WORK TO BE COMPLETED:
Copy down all of the data underneath, exactly as shown.

SOURCE DATA:
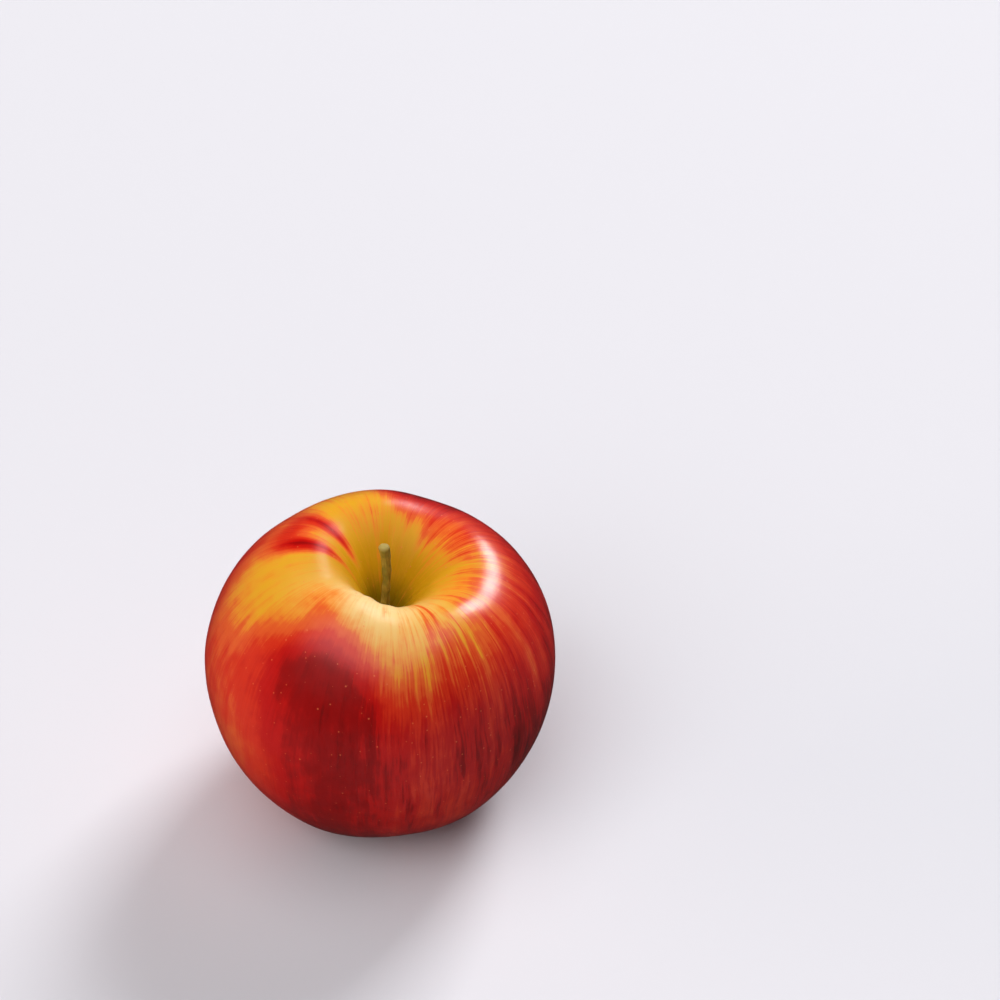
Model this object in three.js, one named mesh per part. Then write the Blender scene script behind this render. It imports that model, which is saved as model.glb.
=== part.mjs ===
// A ripe dessert apple with its stem and its dried calyx, standing on the lobes of its base.
//
// Units are millimetres and +Z is up. The origin lies on the surface that the apple stands on, in
// the middle of the ground that the fruit covers. The fruit is one solid of flesh and skin. The
// stem stands in a seat at the bottom of the stem cavity. Underneath, five dried sepals hang from
// the plate at the top of the calyx basin, round a tuft of dried stamens in the calyx tube.

import * as THREE from "three";

// --- Fruit: its round outline ---------------------------------------------------------------

const FRUIT_DIAMETER = 78;
const FRUIT_HEIGHT = 66; // from the resting surface to the shoulder's crest, before the head leans
const CHEEK_HEIGHT = 36; // where the fruit is widest
const SHOULDER_CREST_RADIUS = 19.5;
const BASE_CREST_RADIUS = 14;
const CAVITY_DEPTH = 18; // stem cavity, measured down from the shoulder's crest
const BASIN_DEPTH = 8; // calyx basin, measured up from the resting surface
const CALYX_PLATE_RADIUS = 4.8; // the flat top of the basin, where the sepals are joined
const PRESSED_DEPTH = 0.3; // how far the lobes' tips are flattened where they stand

// How far each stretch of the outline bulges: the Bezier handle's share of the way to the corner.
// A quarter of an ellipse has 0.55 at both ends.
const FULLNESS = {
  basinAtPlate: 0.35,
  basinAtCrest: 0.6,
  baseAtCrest: 0.42,
  baseAtCheek: 0.55,
  shoulderAtCheek: 0.5,
  shoulderAtCrest: 0.46,
  cavityAtCrest: 0.55,
  cavityAtSeat: 0.1,
};

// --- Fruit: how it differs from a round one ---------------------------------------------------

const RIB_COUNT = 5; // one for each seed chamber
const RIB_DIRECTION = THREE.MathUtils.degToRad(-50); // the way the first rib faces
const BASE_RIB_DEPTH = 1.6; // how far the base rises between its lobes
const SHOULDER_RIB_DEPTH = 1.3; // how far the shoulder drops between its ribs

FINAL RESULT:
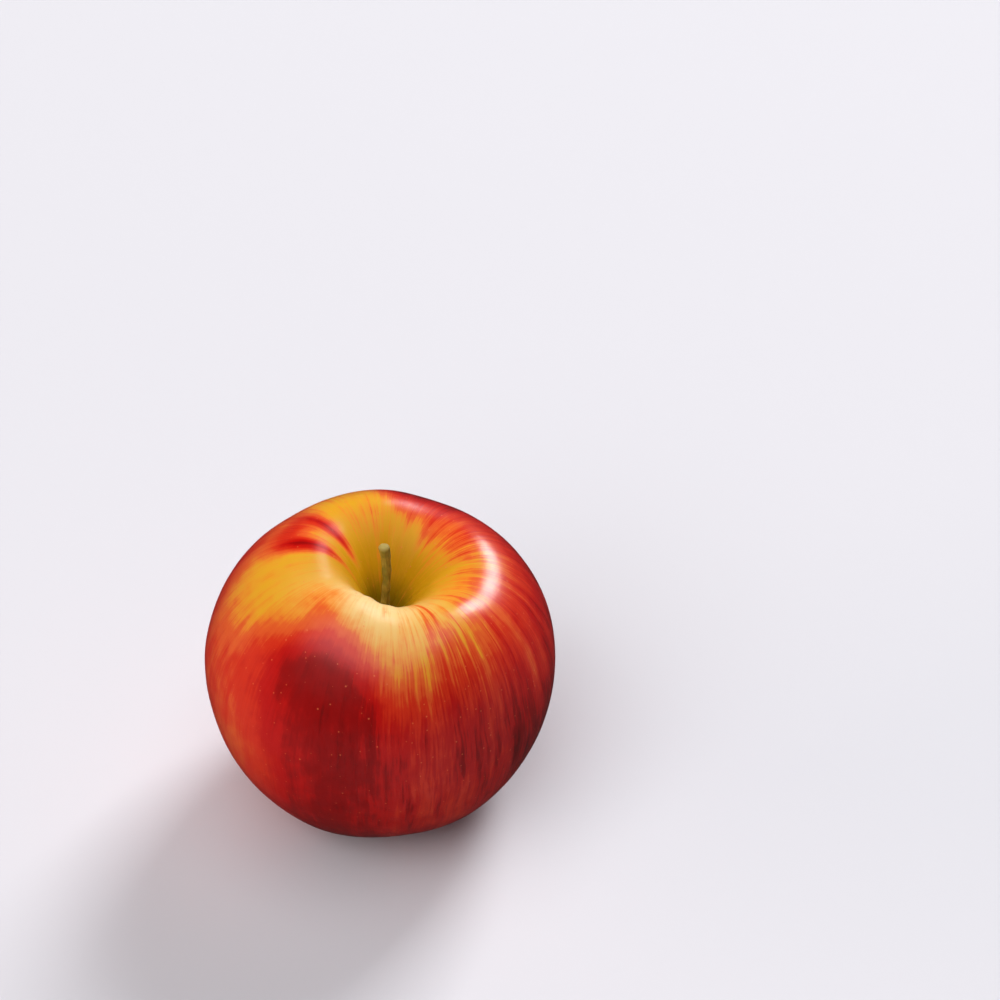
Model this object in three.js, one named mesh per part. Then write the Blender scene script behind this render. It imports that model, which is saved as model.glb.
=== part.mjs ===
// A ripe dessert apple with its stem and its dried calyx, standing on the lobes of its base.
//
// Units are millimetres and +Z is up. The origin lies on the surface that the apple stands on, in
// the middle of the ground that the fruit covers. The fruit is one solid of flesh and skin. The
// stem stands in a seat at the bottom of the stem cavity. Underneath, five dried sepals hang from
// the plate at the top of the calyx basin, round a tuft of dried stamens in the calyx tube.

import * as THREE from "three";

// --- Fruit: its round outline ---------------------------------------------------------------

const FRUIT_DIAMETER = 78;
const FRUIT_HEIGHT = 66; // from the resting surface to the shoulder's crest, before the head leans
const CHEEK_HEIGHT = 36; // where the fruit is widest
const SHOULDER_CREST_RADIUS = 19.5;
const BASE_CREST_RADIUS = 14;
const CAVITY_DEPTH = 18; // stem cavity, measured down from the shoulder's crest
const BASIN_DEPTH = 8; // calyx basin, measured up from the resting surface
const CALYX_PLATE_RADIUS = 4.8; // the flat top of the basin, where the sepals are joined
const PRESSED_DEPTH = 0.3; // how far the lobes' tips are flattened where they stand

// How far each stretch of the outline bulges: the Bezier handle's share of the way to the corner.
// A quarter of an ellipse has 0.55 at both ends.
const FULLNESS = {
  basinAtPlate: 0.35,
  basinAtCrest: 0.6,
  baseAtCrest: 0.42,
  baseAtCheek: 0.55,
  shoulderAtCheek: 0.5,
  shoulderAtCrest: 0.46,
  cavityAtCrest: 0.55,
  cavityAtSeat: 0.1,
};

// --- Fruit: how it differs from a round one ---------------------------------------------------

const RIB_COUNT = 5; // one for each seed chamber
const RIB_DIRECTION = THREE.MathUtils.degToRad(-50); // the way the first rib faces
const BASE_RIB_DEPTH = 1.6; // how far the base rises between its lobes
const SHOULDER_RIB_DEPTH = 1.3; // how far the shoulder drops between its ribs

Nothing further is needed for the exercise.